We spend so much time talking about how teachers or schools should be preventing cheating, but this article is really written for parents. It's my hope that parents and educators will work together to end this discouraging trend.
As the article states:
Cheating among students is rampant. Nine out of 10 middle schoolers admit to copying someone else's homework and 74 percent of high school students admit to cheating on an exam. Technology makes it even easier, with homework assignments sent via mass e-mail and test answers showing up as text messages.Dr. Michael Hartnett has been a high school English teacher, college professor, and SAT instructor/tutor for more than 20 years, He is the author of The Great SAT Swindle.
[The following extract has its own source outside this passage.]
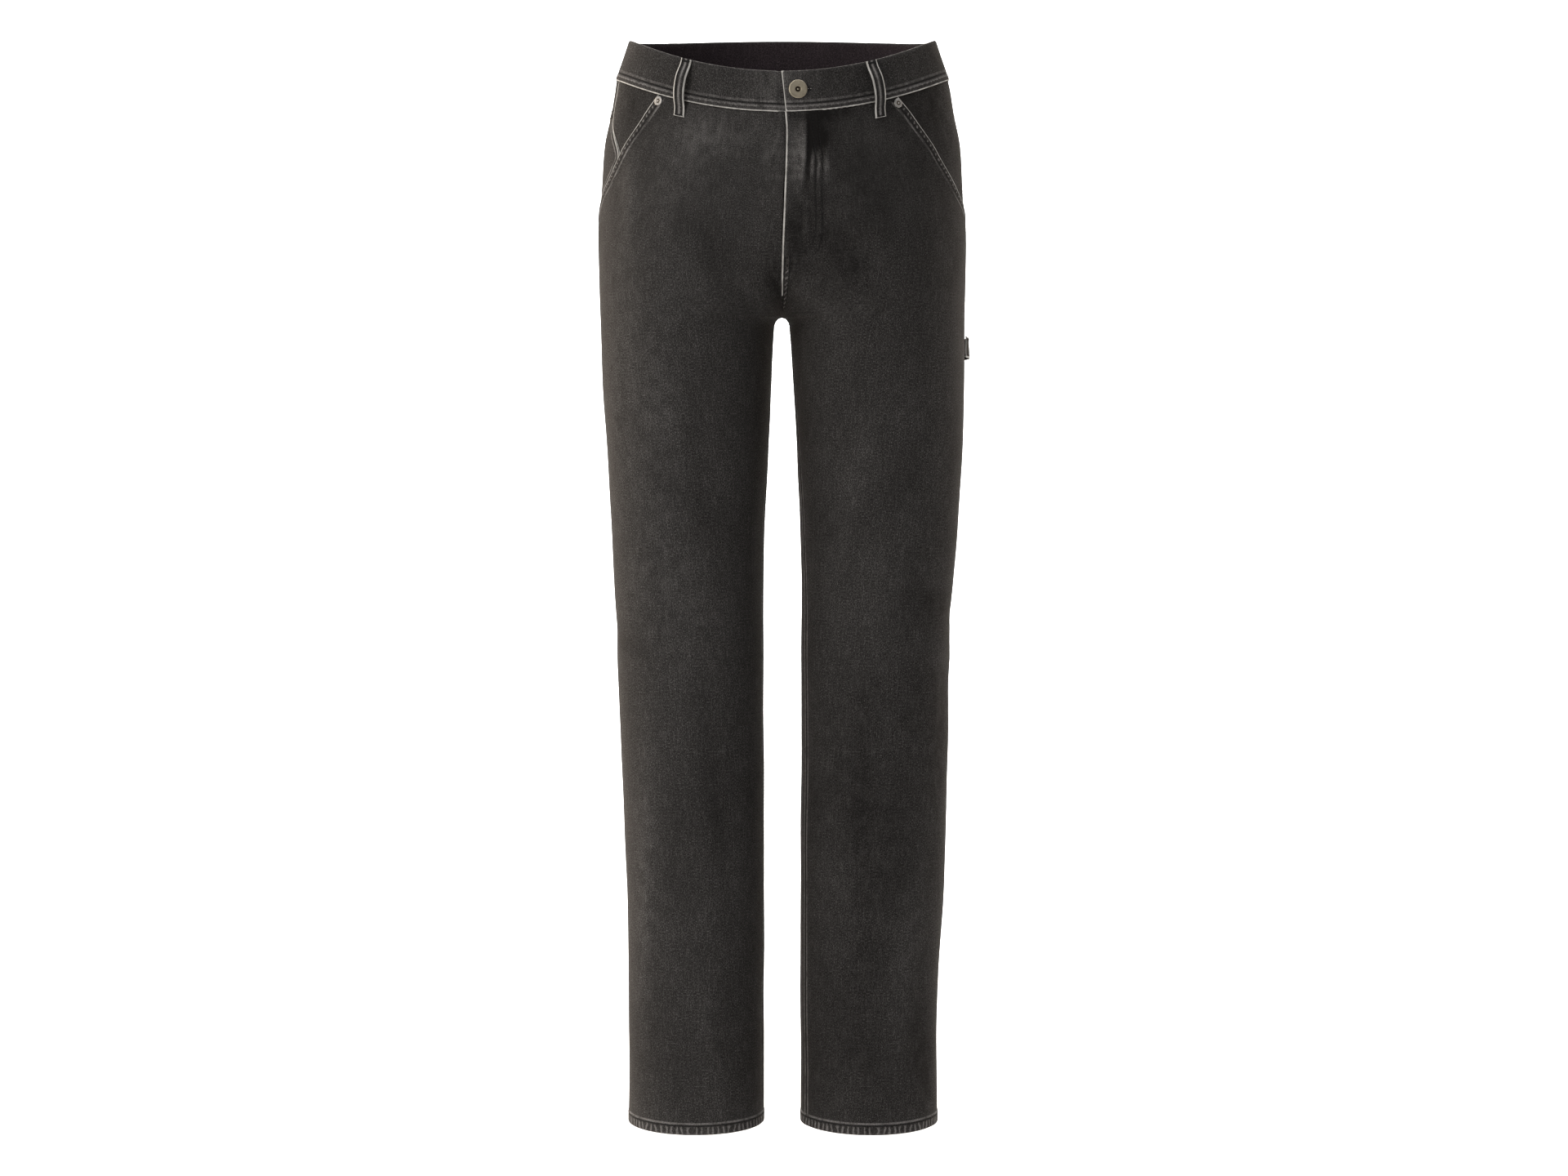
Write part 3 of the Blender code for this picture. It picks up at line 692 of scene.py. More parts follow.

Educator and author Dr. Michael Hartnett shares five useful tips on how to make sure your child is not a chronic cheater:
1. Check your child's homework every night. ... A good sign that a teenager is cheating is the absence of substantive work.
2. Create a device-free zone of at least an hour a day for studying. ...Yes, students can multitask, but can they unitask with the intense concentration that is often required to do an assignment well? Any hour a day by themselves without connections to cyberspace or to their friends is an hour of studying and learning they have devoid of cheating.
3. Give your teenagers practice tests the day before an exam. ...Know what they are studying and ... if their materials are sparse and generated from websites, then you know they are either cheating or performing poorly.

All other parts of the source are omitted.